*Stated task*
Output the data below in full, byte for byte. Nothing may differ.
***** Data section
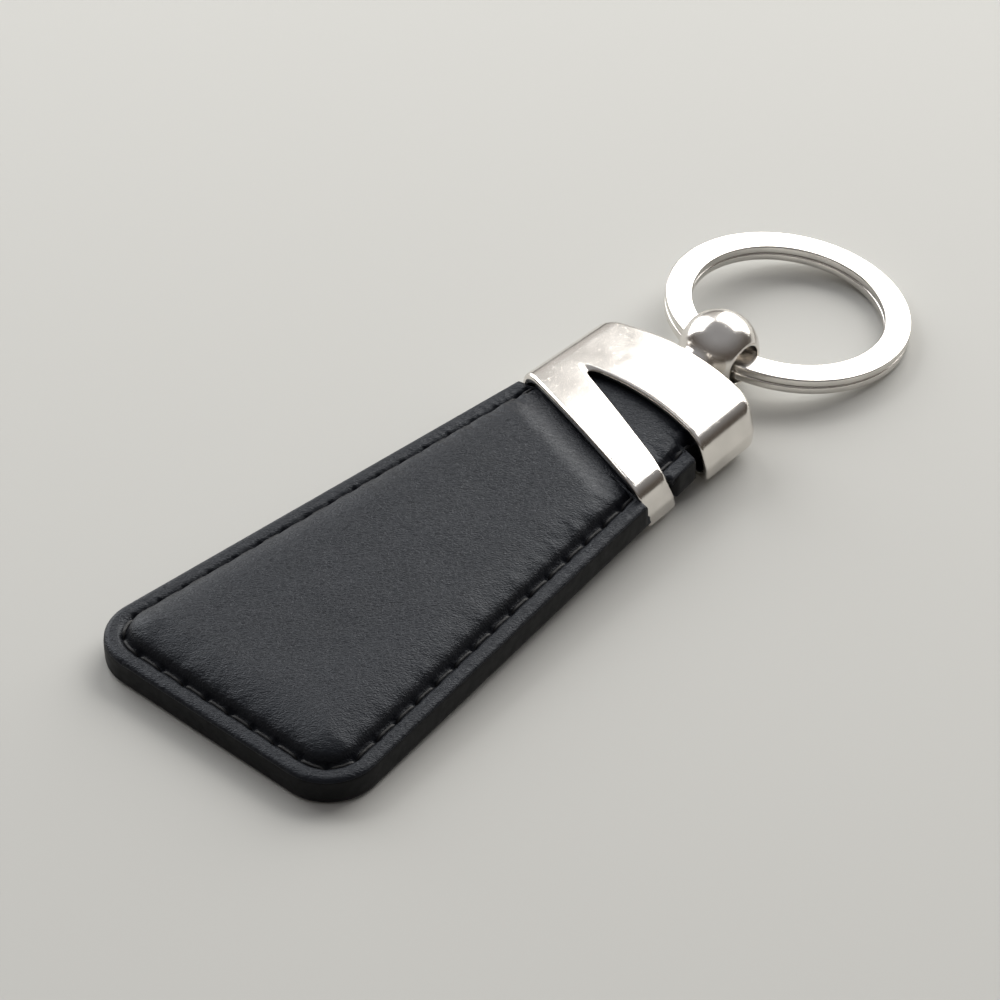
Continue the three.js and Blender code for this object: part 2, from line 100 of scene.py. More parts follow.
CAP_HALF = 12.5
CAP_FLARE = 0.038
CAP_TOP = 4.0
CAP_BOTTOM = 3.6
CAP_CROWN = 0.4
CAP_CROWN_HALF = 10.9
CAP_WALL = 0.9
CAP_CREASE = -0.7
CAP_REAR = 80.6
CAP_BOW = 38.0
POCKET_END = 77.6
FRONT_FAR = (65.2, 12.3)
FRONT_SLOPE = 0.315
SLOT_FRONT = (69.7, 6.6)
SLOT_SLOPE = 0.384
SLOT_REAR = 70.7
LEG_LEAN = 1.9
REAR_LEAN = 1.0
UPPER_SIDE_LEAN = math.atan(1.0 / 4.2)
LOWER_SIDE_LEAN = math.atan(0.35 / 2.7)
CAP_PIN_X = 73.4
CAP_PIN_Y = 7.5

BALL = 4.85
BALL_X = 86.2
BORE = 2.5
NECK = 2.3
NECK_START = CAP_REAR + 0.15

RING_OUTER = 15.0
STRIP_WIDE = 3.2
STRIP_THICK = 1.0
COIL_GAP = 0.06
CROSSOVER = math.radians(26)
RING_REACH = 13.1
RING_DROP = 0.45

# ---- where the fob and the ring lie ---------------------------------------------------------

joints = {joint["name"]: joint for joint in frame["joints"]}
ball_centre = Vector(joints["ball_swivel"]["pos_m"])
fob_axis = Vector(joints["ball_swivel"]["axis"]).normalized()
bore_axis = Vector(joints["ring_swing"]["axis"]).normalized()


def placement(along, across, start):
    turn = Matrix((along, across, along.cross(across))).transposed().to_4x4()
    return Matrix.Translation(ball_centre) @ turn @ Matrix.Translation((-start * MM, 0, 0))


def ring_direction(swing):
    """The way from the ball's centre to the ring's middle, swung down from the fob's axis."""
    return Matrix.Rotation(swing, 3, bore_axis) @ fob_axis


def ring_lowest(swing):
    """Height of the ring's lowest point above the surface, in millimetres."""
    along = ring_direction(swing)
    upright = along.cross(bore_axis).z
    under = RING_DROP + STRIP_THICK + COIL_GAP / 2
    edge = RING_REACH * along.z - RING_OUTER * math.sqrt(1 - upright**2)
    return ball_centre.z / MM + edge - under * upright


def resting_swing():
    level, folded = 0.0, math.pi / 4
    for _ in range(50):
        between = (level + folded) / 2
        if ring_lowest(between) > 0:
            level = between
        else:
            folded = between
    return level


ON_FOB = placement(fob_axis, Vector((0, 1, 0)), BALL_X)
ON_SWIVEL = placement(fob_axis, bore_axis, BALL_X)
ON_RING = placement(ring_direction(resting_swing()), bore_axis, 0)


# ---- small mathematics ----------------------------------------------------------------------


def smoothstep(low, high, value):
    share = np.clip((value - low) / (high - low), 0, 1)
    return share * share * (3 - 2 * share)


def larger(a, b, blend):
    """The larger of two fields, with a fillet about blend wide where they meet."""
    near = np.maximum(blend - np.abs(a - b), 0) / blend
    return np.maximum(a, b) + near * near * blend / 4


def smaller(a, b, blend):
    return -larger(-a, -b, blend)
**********
*Result for this task*
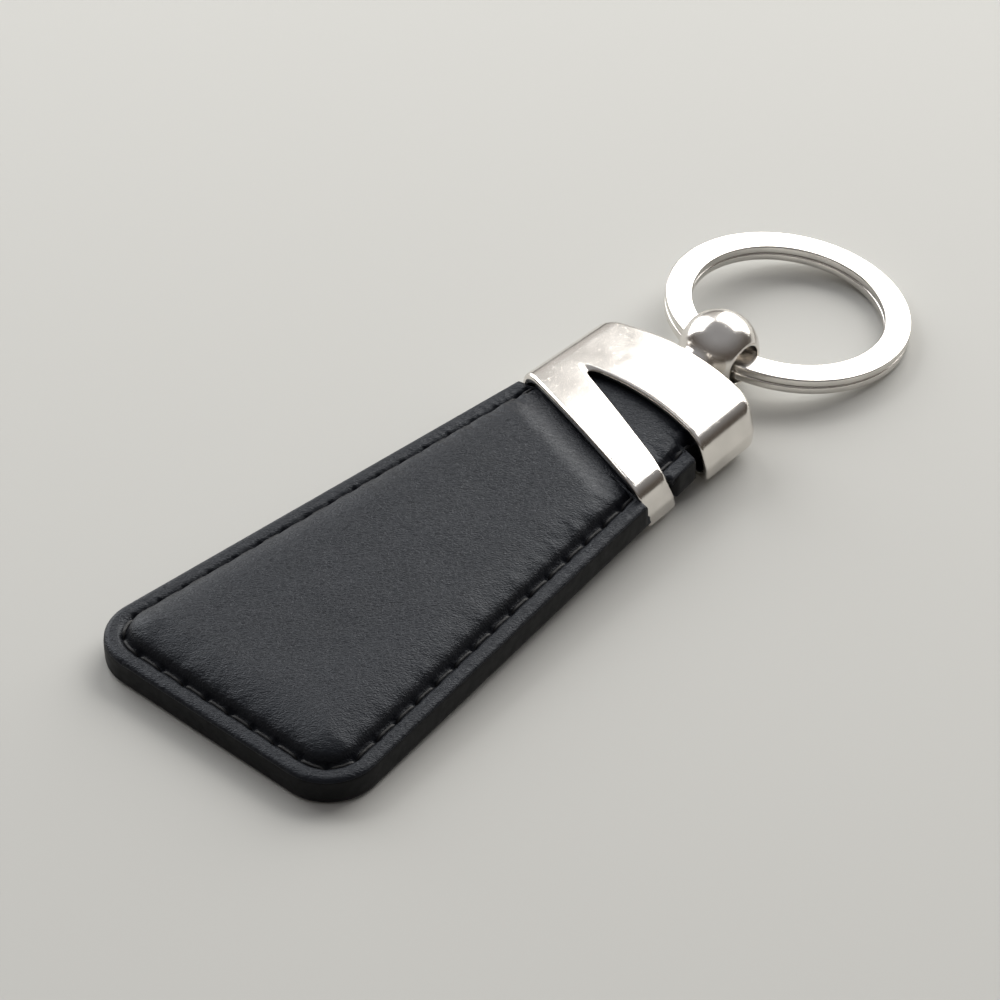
Continue the three.js and Blender code for this object: part 2, from line 100 of scene.py. More parts follow.
CAP_HALF = 12.5
CAP_FLARE = 0.038
CAP_TOP = 4.0
CAP_BOTTOM = 3.6
CAP_CROWN = 0.4
CAP_CROWN_HALF = 10.9
CAP_WALL = 0.9
CAP_CREASE = -0.7
CAP_REAR = 80.6
CAP_BOW = 38.0
POCKET_END = 77.6
FRONT_FAR = (65.2, 12.3)
FRONT_SLOPE = 0.315
SLOT_FRONT = (69.7, 6.6)
SLOT_SLOPE = 0.384
SLOT_REAR = 70.7
LEG_LEAN = 1.9
REAR_LEAN = 1.0
UPPER_SIDE_LEAN = math.atan(1.0 / 4.2)
LOWER_SIDE_LEAN = math.atan(0.35 / 2.7)
CAP_PIN_X = 73.4
CAP_PIN_Y = 7.5

BALL = 4.85
BALL_X = 86.2
BORE = 2.5
NECK = 2.3
NECK_START = CAP_REAR + 0.15

RING_OUTER = 15.0
STRIP_WIDE = 3.2
STRIP_THICK = 1.0
COIL_GAP = 0.06
CROSSOVER = math.radians(26)
RING_REACH = 13.1
RING_DROP = 0.45

# ---- where the fob and the ring lie ---------------------------------------------------------

joints = {joint["name"]: joint for joint in frame["joints"]}
ball_centre = Vector(joints["ball_swivel"]["pos_m"])
fob_axis = Vector(joints["ball_swivel"]["axis"]).normalized()
bore_axis = Vector(joints["ring_swing"]["axis"]).normalized()


def placement(along, across, start):
    turn = Matrix((along, across, along.cross(across))).transposed().to_4x4()
    return Matrix.Translation(ball_centre) @ turn @ Matrix.Translation((-start * MM, 0, 0))


def ring_direction(swing):
    """The way from the ball's centre to the ring's middle, swung down from the fob's axis."""
    return Matrix.Rotation(swing, 3, bore_axis) @ fob_axis


def ring_lowest(swing):
    """Height of the ring's lowest point above the surface, in millimetres."""
    along = ring_direction(swing)
    upright = along.cross(bore_axis).z
    under = RING_DROP + STRIP_THICK + COIL_GAP / 2
    edge = RING_REACH * along.z - RING_OUTER * math.sqrt(1 - upright**2)
    return ball_centre.z / MM + edge - under * upright


def resting_swing():
    level, folded = 0.0, math.pi / 4
    for _ in range(50):
        between = (level + folded) / 2
        if ring_lowest(between) > 0:
            level = between
        else:
            folded = between
    return level


ON_FOB = placement(fob_axis, Vector((0, 1, 0)), BALL_X)
ON_SWIVEL = placement(fob_axis, bore_axis, BALL_X)
ON_RING = placement(ring_direction(resting_swing()), bore_axis, 0)


# ---- small mathematics ----------------------------------------------------------------------


def smoothstep(low, high, value):
    share = np.clip((value - low) / (high - low), 0, 1)
    return share * share * (3 - 2 * share)


def larger(a, b, blend):
    """The larger of two fields, with a fillet about blend wide where they meet."""
    near = np.maximum(blend - np.abs(a - b), 0) / blend
    return np.maximum(a, b) + near * near * blend / 4


def smaller(a, b, blend):
    return -larger(-a, -b, blend)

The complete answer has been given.